Legalizing Marijuana: Some Lessons from The Netherlands

by Erik Voeten on November 8, 2012 · 16 comments

in Campaigns and elections,Comparative Politics

Washington State and Colorado legalized the recreational use of marijuana during Tuesday’s election. There are still many legal issues to be sorted out but it pays to ponder what will happen if legalization indeed takes effect. Alex Tabarrok may be right that this will simply become a new norm and that “In the future people will be shocked that we arrested millions for marijuana use.” Indeed, although I am no marijuana user, I hope he is right as a matter of public policy. Nevertheless,  the Dutch example should give some pause.

The Dutch decriminalized a long time ago. But other countries have not followed. For most Dutch people, the legalization question is not terribly salient.  Marijuana usage in the Netherlands is much lower than in the U.S.  Most neighborhoods are unaffected by coffee shops. Yet, there are small concentrated parts of the country where it matters a lot. Dutch policy attracts vast numbers of drug tourists. How much you will like this drug tourism depends on where you live. In a place like Amsterdam, it attracts tourists who stay for multiple days in the city and who spend money on hotels, food, tulip bulbs, wooden shoes, cheese, and so on. There is an increase in petty crime associated with legalization. Yet, in places like Amsterdam legalization also builds strong entrenched interests in favor.

In border towns like Maastricht or Enschede, it attracts cars filled with young people from France, Germany, and Belgium who smoke a few joints, wreak some havoc, load up their trunks with cannabis, and leave the city. The Dutch government has recently introduced a requirement that marijuana can only be sold to people who have some proof that they reside in the Netherlands. This requirement is enforced only in border towns. Amsterdam and other destination towns continue to resist and it seems like the new government is not going to insist.

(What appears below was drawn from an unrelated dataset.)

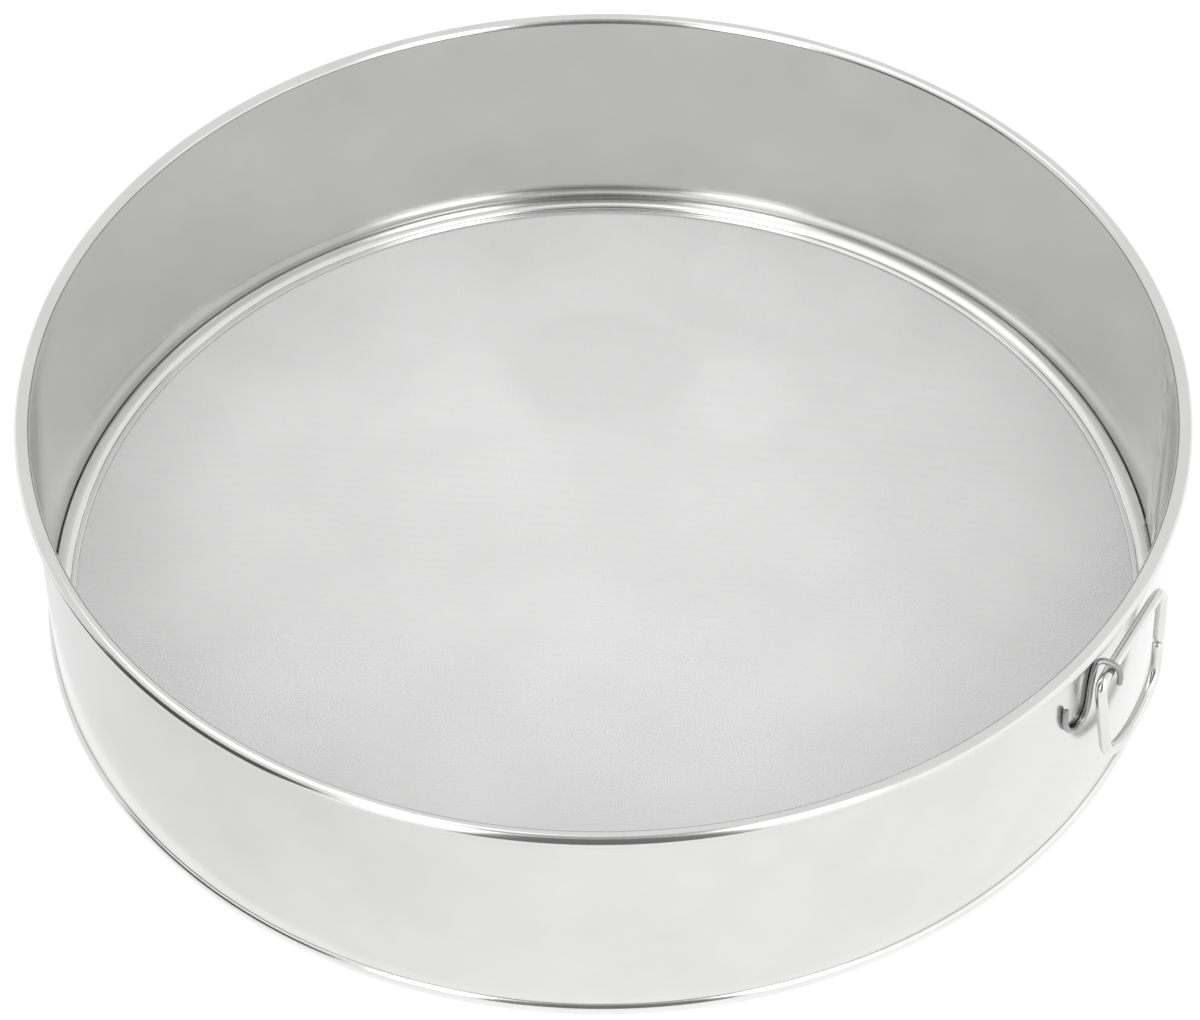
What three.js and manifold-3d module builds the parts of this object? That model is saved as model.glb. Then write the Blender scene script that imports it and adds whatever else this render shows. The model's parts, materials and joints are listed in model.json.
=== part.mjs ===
// A round garden soil sieve in stainless steel: a rolled sheet band with a wired rim, a woven wire
// cloth held between rings at the bottom, and a wire hanging loop on the outside.
// Millimetres, +Z up. The origin is on the sieve's axis, at its underside, and +X points to the
// hanging loop.
import * as THREE from "three";
import { mergeVertices } from "three/addons/utils/BufferGeometryUtils.js";
import Module from "manifold-3d";

const wasm = await Module();
wasm.setup();

// Driving dimensions
const RIM_RADIUS = 150; // outside of the rolled rim
const HEIGHT = 70; // underside to the top of the rim
const SHEET = 0.5; // thickness of the band
const BEAD_RADIUS = 2; // outside of the curl round the rim wire
const FIT = 0.3; // gap between pieces that touch on the real sieve
const FACETS = 72; // sides of every ring, the same for all so that their gaps stay even

const HOOP_HEIGHT = 4.1;
const HOOP_SHEET = 0.6;
const HOOP_BULGE = 1.5;
const SEAT_INNER = 139.8; // inner edge of the hoop's flange and, nearly, of the rings above it
const BACKING_HEIGHT = 1.1;
const CLOTH_THICKNESS = 0.4;
const CLAMP_SHEET = 0.6;
const CLAMP_LIP = 1; // flat lip on the cloth, inside the clamp ring's arch
const CLAMP_ARCH = 1.5; // rise of the arch above the lip

const LOOP_WIRE = 1.5; // radius of the hanging loop's wire
const LOOP_BAR = 38; // between the corners at the ends of the hinge bar
const LOOP_FOOT = 30; // between the two lower corners
const LOOP_REACH = 29; // from the bar to the lower corners
const LOOP_SAG = 5.5; // how far the wire between the lower corners bows down
const LOOP_ALONG = -1; // middle of the hinge bar along the band, from +X towards +Y
const LOOP_LEAN = 4; // degrees by which the loop hangs out from upright
const LOOP_STANDOFF = 2.5; // hinge bar's centre to the band, where it is closest
const LOOP_DROP = 12.6; // from the rim wire's level down to the loop's hinge bar
const CLIP_WIRE = 0.8; // radius of the clip's wire

// Worked out from them
const BAND_INNER = RIM_RADIUS - 2 * BEAD_RADIUS;
const BAND_OUTER = BAND_INNER + SHEET;
const BEAD_R = RIM_RADIUS - BEAD_RADIUS;
const BEAD_Z = HEIGHT - BEAD_RADIUS;
const CORE_RADIUS = BEAD_RADIUS - SHEET - FIT;
const BAND_BOTTOM = HOOP_SHEET + FIT;
const RING_OUTER = BAND_INNER - FIT;
const BACKING_Z = HOOP_SHEET + FIT;
const CLOTH_Z = BACKING_Z + BACKING_HEIGHT + FIT;
const CLAMP_Z = CLOTH_Z + CLOTH_THICKNESS + FIT;
const BAR_Z = BEAD_Z - LOOP_DROP;

const sieve = new THREE.Group();

function steel(colour, roughness) {
  return new THREE.MeshStandardMaterial({ color: colour, roughness, metalness: 1 });
}

function addMesh(name, geometry, material) {
  const mesh = new THREE.Mesh(geometry, material);
  mesh.name = name;
  sieve.add(mesh);
  return mesh;
}

// Points of an arc or an ellipse in the (radius, height) plane, angles in degrees from outward
function arc(r, z, across, up, from, to, steps) {
  const points = [];
  for (let i = 0; i <= steps; i++) {
    const angle = THREE.MathUtils.degToRad(from + ((to - from) * i) / steps);
    points.push([r + across * Math.cos(angle), z + up * Math.sin(angle)]);
  }
  return points;
}

// A section in the (radius, height) plane, listed anticlockwise, turned round the sieve's axis
function turned(section, closed = true) {
  const points = section.map(([r, z]) => new THREE.Vector2(r, z));
  if (closed) points.push(points[0].clone());
  return new THREE.LatheGeometry(points, FACETS).rotateX(Math.PI / 2);
}

// A geometry as a manifold-3d solid, and back
function solidOf(geometry) {
  const bare = geometry.clone();
  bare.deleteAttribute("normal");
  bare.deleteAttribute("uv");
  const merged = mergeVertices(bare, 1e-4);
  return new wasm.Manifold(
    new wasm.Mesh({
      numProp: 3,
      vertProperties: merged.attributes.position.array,
      triVerts: new Uint32Array(merged.index.array),
    }),
  );
}

function geometryOf(solid) {
  const mesh = solid.getMesh();
  const geometry = new THREE.BufferGeometry();
  geometry.setAttribute("position", new THREE.BufferAttribute(mesh.vertProperties, 3));
  geometry.setIndex(new THREE.BufferAttribute(mesh.triVerts, 1));
  return geometry;
}

// A round wire along a path
function wireAlong(path, radius, sides, steps) {
  const section = new THREE.Shape();
  for (let i = 0; i < sides; i++) {
    const angle = (2 * Math.PI * i) / sides;
    const x = radius * Math.cos(angle);
    const y = radius * Math.sin(angle);
    if (i === 0) section.moveTo(x, y);
    else section.lineTo(x, y);
  }
  section.closePath();
  return new THREE.ExtrudeGeometry(section, { steps, extrudePath: path, bevelEnabled: false });
}

// The band: a plain cylinder of sheet whose top edge curls outward, over and almost back to the
// band. Its ends lap by LAP_WIDTH, and the doubled strip stands a sheet's thickness inside.
function makeBand() {
  const CURL_FROM = 180;
  const CURL_TO = -120;
  const CURL_STEPS = 10;
  const LAP_WIDTH = 10;
  const LAP_BURIED = 0.2;
  const LAP_TOP = BEAD_Z - 1;
  const LAP_BOTTOM = CLAMP_Z + CLAMP_SHEET + CLAMP_ARCH + FIT;
  const LAP_FACET = 6; // the side of the ring that the lap lies on, counted from +X
  const inside = BEAD_RADIUS - SHEET;
  const section = [
    [BAND_OUTER, BAND_BOTTOM],
    ...arc(BEAD_R, BEAD_Z, inside, inside, CURL_FROM, CURL_TO, CURL_STEPS),
    ...arc(BEAD_R, BEAD_Z, BEAD_RADIUS, BEAD_RADIUS, CURL_TO, CURL_FROM, CURL_STEPS),
    [BAND_INNER, BAND_BOTTOM],
  ];
  const band = solidOf(turned(section));

  const facetDistance = BAND_INNER * Math.cos(Math.PI / FACETS);
  const lapHeight = LAP_TOP - LAP_BOTTOM;
  const lap = new THREE.BoxGeometry(SHEET + LAP_BURIED, LAP_WIDTH, lapHeight);
  lap.translate(facetDistance + (LAP_BURIED - SHEET) / 2, 0, (LAP_TOP + LAP_BOTTOM) / 2);
  lap.rotateZ(((2 * LAP_FACET + 1) * Math.PI) / FACETS);
  return geometryOf(band.add(solidOf(lap)));
}

// The stiffening wire inside the curl
function makeRimWire() {
  const CORE_SIDES = 10;
  const circle = arc(BEAD_R, BEAD_Z, CORE_RADIUS, CORE_RADIUS, 0, 360, CORE_SIDES).slice(0, -1);
  return turned(circle);
}

// The bottom hoop: convex outside, with a flange that turns in under the rings
function makeHoop() {
  const BULGE_FROM = -80;
  const BULGE_TO = 70;
  const BULGE_STEPS = 8;
  const bore = BAND_OUTER + FIT;
  const half = HOOP_HEIGHT / 2;
  const bulgeCentre = bore - HOOP_BULGE * Math.cos(THREE.MathUtils.degToRad(BULGE_TO));
  return turned([
    [SEAT_INNER, 0],
    [bulgeCentre, 0],
    ...arc(bulgeCentre, half, HOOP_BULGE, half, BULGE_FROM, BULGE_TO, BULGE_STEPS),
    [bore, HOOP_SHEET],
    [SEAT_INNER, HOOP_SHEET],
  ]);
}

// The flat ring under the cloth's edge
function makeBackingRing() {
  const inner = SEAT_INNER + 2 * FIT;
  return turned([
    [inner, BACKING_Z],
    [RING_OUTER, BACKING_Z],
    [RING_OUTER, BACKING_Z + BACKING_HEIGHT],
    [inner, BACKING_Z + BACKING_HEIGHT],
  ]);
}

// The woven cloth, as a plain disc
function makeCloth() {
  const section = [
    [0, CLOTH_Z],
    [RING_OUTER, CLOTH_Z],
    [RING_OUTER, CLOTH_Z + CLOTH_THICKNESS],
    [0, CLOTH_Z + CLOTH_THICKNESS],
  ];
  return turned(section, false);
}

// The clamp ring: pressed sheet with a flat lip on the cloth and a low arch out to the band
function makeClampRing() {
  const ARCH_STEPS = 8;
  const lipEdge = SEAT_INNER + FIT;
  const half = (RING_OUTER - lipEdge - CLAMP_LIP) / 2;
  const middle = RING_OUTER - half;
  const top = CLAMP_Z + CLAMP_SHEET;
  const insideAcross = half - CLAMP_SHEET;
  const insideUp = CLAMP_ARCH;
  return turned([
    [lipEdge, CLAMP_Z],
    ...arc(middle, CLAMP_Z, insideAcross, insideUp, 180, 0, ARCH_STEPS),
    [RING_OUTER, CLAMP_Z],
    ...arc(middle, top, half, CLAMP_ARCH, 0, 180, ARCH_STEPS),
    [lipEdge, top],
  ]);
}

// The hanging loop, from the middle of its hinge bar: +Y runs along the bar. It is a bar and two
// legs that draw in to a bowed foot, in one plane that leans a little outward. The butt joint
// between the wire's ends is on the far leg.
function makeLoop() {
  const BUTT_GAP = 0.4;
  const BUTT_DOWN = 0.6; // place of the butt joint on the far leg, from the bar
  const STEPS = 96;
  const SIDES = 10;
  const far = new THREE.Vector3(0, LOOP_BAR / 2, 0);
  const near = new THREE.Vector3(0, -LOOP_BAR / 2, 0);
  const lowNear = new THREE.Vector3(0, -LOOP_FOOT / 2, -LOOP_REACH);
  const lowFar = new THREE.Vector3(0, LOOP_FOOT / 2, -LOOP_REACH);
  const lowest = new THREE.Vector3(0, 0, -LOOP_REACH - LOOP_SAG);
  const butt = new THREE.Vector3().lerpVectors(far, lowFar, BUTT_DOWN);
  const halfButt = new THREE.Vector3().subVectors(far, lowFar).setLength(BUTT_GAP / 2);
  const start = butt.clone().add(halfButt);
  const end = butt.clone().sub(halfButt);

  // Each corner and how far from it its bend begins
  const corners = [
    [far, 6],
    [near, 4],
    [lowNear, 6],
    [lowest, 9],
    [lowFar, 6],
  ];
  const path = new THREE.CurvePath();
  let from = start;
  corners.forEach(([corner, reach], i) => {
    const before = i > 0 ? corners[i - 1][0] : start;
    const after = i < corners.length - 1 ? corners[i + 1][0] : end;
    const bendStart = before.clone().sub(corner).setLength(reach).add(corner);
    const bendEnd = after.clone().sub(corner).setLength(reach).add(corner);
    path.add(new THREE.LineCurve3(from, bendStart));
    path.add(new THREE.QuadraticBezierCurve3(bendStart, corner, bendEnd));
    from = bendEnd;
  });
  path.add(new THREE.LineCurve3(from, end));
  const lean = THREE.MathUtils.degToRad(-LOOP_LEAN);
  return wireAlong(path, LOOP_WIRE, SIDES, STEPS).rotateY(lean);
}

// The clip: one S of wire, welded to the band along its lower hook. Its stem runs up behind the
// loop's near corner, and its upper hook curls out over the hinge bar and ends in front of it.
// Each point is its place along the band from the loop's near corner, its height above the bar
// and its centre's distance from the band.
function makeClip() {
  const STEPS = 52;
  const SIDES = 8;
  const flat = CLIP_WIRE + FIT;
  const over = 5.9;
  const route = [
    [6.4, -3.4, over],
    [6.4, -0.9, over],
    [6.2, 1.6, over - 0.7],
    [5.6, 3, over - 2.3],
    [4.4, 3.9, flat + 0.9],
    [3, 3.6, flat],
    [1.9, 1.2, flat],
    [1.3, -2.5, flat],
    [1, -6.5, flat],
    [0.6, -10, flat],
    [-1.2, -12.9, flat],
    [-4.4, -13.4, flat],
    [-7.6, -11, flat],
    [-9.3, -7, flat],
    [-9.5, -2.6, flat],
  ];
  const corner = LOOP_ALONG - LOOP_BAR / 2;
  const points = route.map(([along, up, standoff]) => {
    const angle = (along + corner) / BAND_OUTER;
    const radius = BAND_OUTER + standoff;
    return new THREE.Vector3(radius * Math.cos(angle), radius * Math.sin(angle), BAR_Z + up);
  });
  return wireAlong(new THREE.CatmullRomCurve3(points), CLIP_WIRE, SIDES, STEPS);
}

const polished = steel(0xd8d8d6, 0.12);
const drawnWire = steel(0xdadad8, 0.22);
const woven = steel(0xd2d2d0, 0.4);
const pressed = steel(0xdededc, 0.1);

addMesh("wall_band", makeBand(), polished);
addMesh("rim_wire", makeRimWire(), drawnWire);
addMesh("bottom_hoop", makeHoop(), pressed);
addMesh("backing_ring", makeBackingRing(), pressed);
addMesh("wire_cloth", makeCloth(), woven);
addMesh("clamp_ring", makeClampRing(), pressed);
addMesh("loop_clip", makeClip(), drawnWire);

const loop = addMesh("hanging_loop", makeLoop(), drawnWire);
loop.position.set(BAND_OUTER + LOOP_STANDOFF, LOOP_ALONG, BAR_Z);

export default sieve;
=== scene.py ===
import json
import math

import bpy
from mathutils import Matrix, Vector, noise


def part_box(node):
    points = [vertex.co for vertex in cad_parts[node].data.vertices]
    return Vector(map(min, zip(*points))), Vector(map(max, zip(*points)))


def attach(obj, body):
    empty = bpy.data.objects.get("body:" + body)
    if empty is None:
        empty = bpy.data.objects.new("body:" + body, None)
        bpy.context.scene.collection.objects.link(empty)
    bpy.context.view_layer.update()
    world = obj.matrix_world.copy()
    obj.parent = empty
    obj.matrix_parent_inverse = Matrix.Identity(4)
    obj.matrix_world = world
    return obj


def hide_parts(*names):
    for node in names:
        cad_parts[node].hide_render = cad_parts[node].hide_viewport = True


# A round garden soil sieve in stainless steel: a rolled sheet band with a wired rim, a woven wire
# cloth held between rings at its bottom, and a wire hanging loop in a clip on the outside.
# Metres, +Z up. The axis of the sieve is Z and +X points to the hanging loop.

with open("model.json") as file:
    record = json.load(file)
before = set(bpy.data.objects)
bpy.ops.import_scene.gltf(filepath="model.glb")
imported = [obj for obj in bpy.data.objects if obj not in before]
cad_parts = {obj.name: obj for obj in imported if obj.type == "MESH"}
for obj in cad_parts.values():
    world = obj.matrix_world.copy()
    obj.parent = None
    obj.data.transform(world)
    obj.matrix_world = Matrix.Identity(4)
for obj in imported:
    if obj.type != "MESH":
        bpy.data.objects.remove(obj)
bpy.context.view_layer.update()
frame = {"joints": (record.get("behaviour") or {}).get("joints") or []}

MM = 0.001


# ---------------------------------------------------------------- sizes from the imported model
band_low, band_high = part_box("wall_band")
backing_low, backing_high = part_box("backing_ring")
cloth_low, cloth_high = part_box("wire_cloth")
clamp_low, clamp_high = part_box("clamp_ring")
hinge = Vector(frame["joints"][0]["pos_m"])

RIM_RADIUS = band_high.y
HEIGHT = band_high.z
HOOP_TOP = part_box("bottom_hoop")[1].z
RING_OUTER = cloth_high.y
CLOTH_TOP = cloth_high.z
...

I expect similar  patterns of concentrated opposition in Washington state, especially if Oregon does not pass a similar measure (Oregon already allows medical marijuana but rejected legalization of recreational marijuana). The areas around Portland but also the Eastern parts of the state near Idaho can expect a fair bit of undesirable drug traffic. Seattle and co not so much. Indeed, it may gain in value as a destination town. You can expect similar patterns in Colorado. Although there are few high density population areas in the vicinity, you are still going to see some concentration of traffic and trouble near the major highways. Denver, Boulder, Colorado Springs and so on may pick up some popularity as destination towns.

It could be that these states (and especially the border areas) are sufficiently sparsely populated that the nuisance of drug tourism is going to be less visible and the political power of those affected less strong than in densely populated The Netherlands. Nevertheless, the Dutch experience suggests that there are some downsides to being a first mover on this front. Policy makers in other countries have pointed to increases in petty crime and localized opposition as an argument against further legalization; thus amplifying the problems for the Netherlands. It may be that the American West harmonizes more quickly but we should think about why this has not happened in Europe.

Note: I accidentally published a slightly different version a few minutes early.